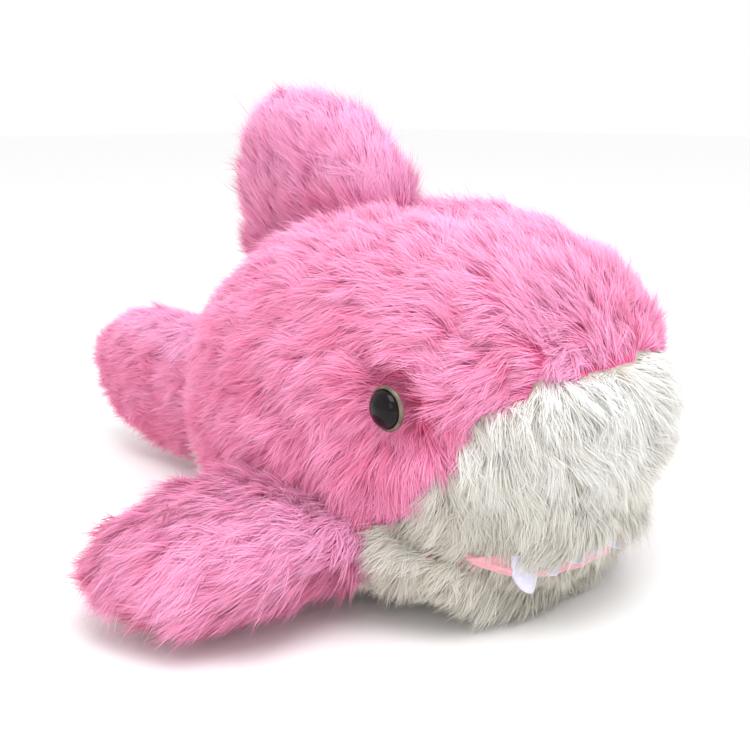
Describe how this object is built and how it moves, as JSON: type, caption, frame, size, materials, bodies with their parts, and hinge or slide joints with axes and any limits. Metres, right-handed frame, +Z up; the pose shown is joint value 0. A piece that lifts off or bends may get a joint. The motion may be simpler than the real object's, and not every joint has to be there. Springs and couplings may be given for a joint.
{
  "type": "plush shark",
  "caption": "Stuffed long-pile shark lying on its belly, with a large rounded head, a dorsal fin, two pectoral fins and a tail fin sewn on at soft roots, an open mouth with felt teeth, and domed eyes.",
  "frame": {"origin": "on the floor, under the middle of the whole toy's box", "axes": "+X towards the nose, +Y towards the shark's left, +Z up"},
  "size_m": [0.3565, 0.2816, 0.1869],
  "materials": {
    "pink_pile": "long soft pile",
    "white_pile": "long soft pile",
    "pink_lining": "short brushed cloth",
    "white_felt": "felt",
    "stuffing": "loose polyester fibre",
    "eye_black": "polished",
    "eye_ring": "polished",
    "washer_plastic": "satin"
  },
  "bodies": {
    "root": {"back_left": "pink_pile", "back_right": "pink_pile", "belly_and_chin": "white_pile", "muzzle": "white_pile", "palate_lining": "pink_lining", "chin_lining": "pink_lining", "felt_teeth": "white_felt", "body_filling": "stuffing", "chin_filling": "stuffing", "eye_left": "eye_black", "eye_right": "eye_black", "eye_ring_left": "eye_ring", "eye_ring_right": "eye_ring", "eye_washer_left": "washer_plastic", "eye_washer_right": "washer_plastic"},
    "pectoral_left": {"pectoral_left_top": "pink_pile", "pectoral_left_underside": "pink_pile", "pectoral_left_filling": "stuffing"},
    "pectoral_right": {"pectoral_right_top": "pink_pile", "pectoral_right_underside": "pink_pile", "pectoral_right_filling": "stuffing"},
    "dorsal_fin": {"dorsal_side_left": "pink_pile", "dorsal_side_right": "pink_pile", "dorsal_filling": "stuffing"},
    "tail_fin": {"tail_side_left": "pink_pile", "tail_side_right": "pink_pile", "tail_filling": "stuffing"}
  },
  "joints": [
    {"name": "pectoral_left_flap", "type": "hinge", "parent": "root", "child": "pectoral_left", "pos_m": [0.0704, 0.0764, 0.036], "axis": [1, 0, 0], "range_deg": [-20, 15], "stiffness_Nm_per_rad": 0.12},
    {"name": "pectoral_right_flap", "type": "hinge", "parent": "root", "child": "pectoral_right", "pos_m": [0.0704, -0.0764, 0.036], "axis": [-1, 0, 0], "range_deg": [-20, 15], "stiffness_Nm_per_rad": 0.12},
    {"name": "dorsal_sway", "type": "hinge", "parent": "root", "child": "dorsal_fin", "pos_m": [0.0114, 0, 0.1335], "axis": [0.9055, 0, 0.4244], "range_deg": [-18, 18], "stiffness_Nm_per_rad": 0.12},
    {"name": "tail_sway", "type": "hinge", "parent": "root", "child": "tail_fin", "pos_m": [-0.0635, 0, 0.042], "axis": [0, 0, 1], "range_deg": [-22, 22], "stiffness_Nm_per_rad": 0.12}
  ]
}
- - -
Copy out the full material exactly as it appears.

## ANSWER TO THIS TASK
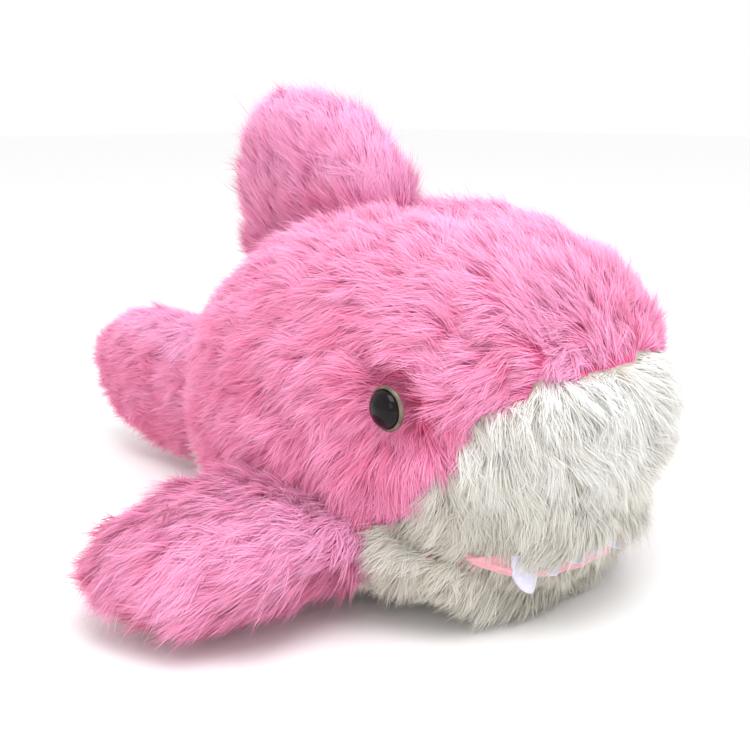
Describe how this object is built and how it moves, as JSON: type, caption, frame, size, materials, bodies with their parts, and hinge or slide joints with axes and any limits. Metres, right-handed frame, +Z up; the pose shown is joint value 0. A piece that lifts off or bends may get a joint. The motion may be simpler than the real object's, and not every joint has to be there. Springs and couplings may be given for a joint.
{
  "type": "plush shark",
  "caption": "Stuffed long-pile shark lying on its belly, with a large rounded head, a dorsal fin, two pectoral fins and a tail fin sewn on at soft roots, an open mouth with felt teeth, and domed eyes.",
  "frame": {"origin": "on the floor, under the middle of the whole toy's box", "axes": "+X towards the nose, +Y towards the shark's left, +Z up"},
  "size_m": [0.3565, 0.2816, 0.1869],
  "materials": {
    "pink_pile": "long soft pile",
    "white_pile": "long soft pile",
    "pink_lining": "short brushed cloth",
    "white_felt": "felt",
    "stuffing": "loose polyester fibre",
    "eye_black": "polished",
    "eye_ring": "polished",
    "washer_plastic": "satin"
  },
  "bodies": {
    "root": {"back_left": "pink_pile", "back_right": "pink_pile", "belly_and_chin": "white_pile", "muzzle": "white_pile", "palate_lining": "pink_lining", "chin_lining": "pink_lining", "felt_teeth": "white_felt", "body_filling": "stuffing", "chin_filling": "stuffing", "eye_left": "eye_black", "eye_right": "eye_black", "eye_ring_left": "eye_ring", "eye_ring_right": "eye_ring", "eye_washer_left": "washer_plastic", "eye_washer_right": "washer_plastic"},
    "pectoral_left": {"pectoral_left_top": "pink_pile", "pectoral_left_underside": "pink_pile", "pectoral_left_filling": "stuffing"},
    "pectoral_right": {"pectoral_right_top": "pink_pile", "pectoral_right_underside": "pink_pile", "pectoral_right_filling": "stuffing"},
    "dorsal_fin": {"dorsal_side_left": "pink_pile", "dorsal_side_right": "pink_pile", "dorsal_filling": "stuffing"},
    "tail_fin": {"tail_side_left": "pink_pile", "tail_side_right": "pink_pile", "tail_filling": "stuffing"}
  },
  "joints": [
    {"name": "pectoral_left_flap", "type": "hinge", "parent": "root", "child": "pectoral_left", "pos_m": [0.0704, 0.0764, 0.036], "axis": [1, 0, 0], "range_deg": [-20, 15], "stiffness_Nm_per_rad": 0.12},
    {"name": "pectoral_right_flap", "type": "hinge", "parent": "root", "child": "pectoral_right", "pos_m": [0.0704, -0.0764, 0.036], "axis": [-1, 0, 0], "range_deg": [-20, 15], "stiffness_Nm_per_rad": 0.12},
    {"name": "dorsal_sway", "type": "hinge", "parent": "root", "child": "dorsal_fin", "pos_m": [0.0114, 0, 0.1335], "axis": [0.9055, 0, 0.4244], "range_deg": [-18, 18], "stiffness_Nm_per_rad": 0.12},
    {"name": "tail_sway", "type": "hinge", "parent": "root", "child": "tail_fin", "pos_m": [-0.0635, 0, 0.042], "axis": [0, 0, 1], "range_deg": [-22, 22], "stiffness_Nm_per_rad": 0.12}
  ]
}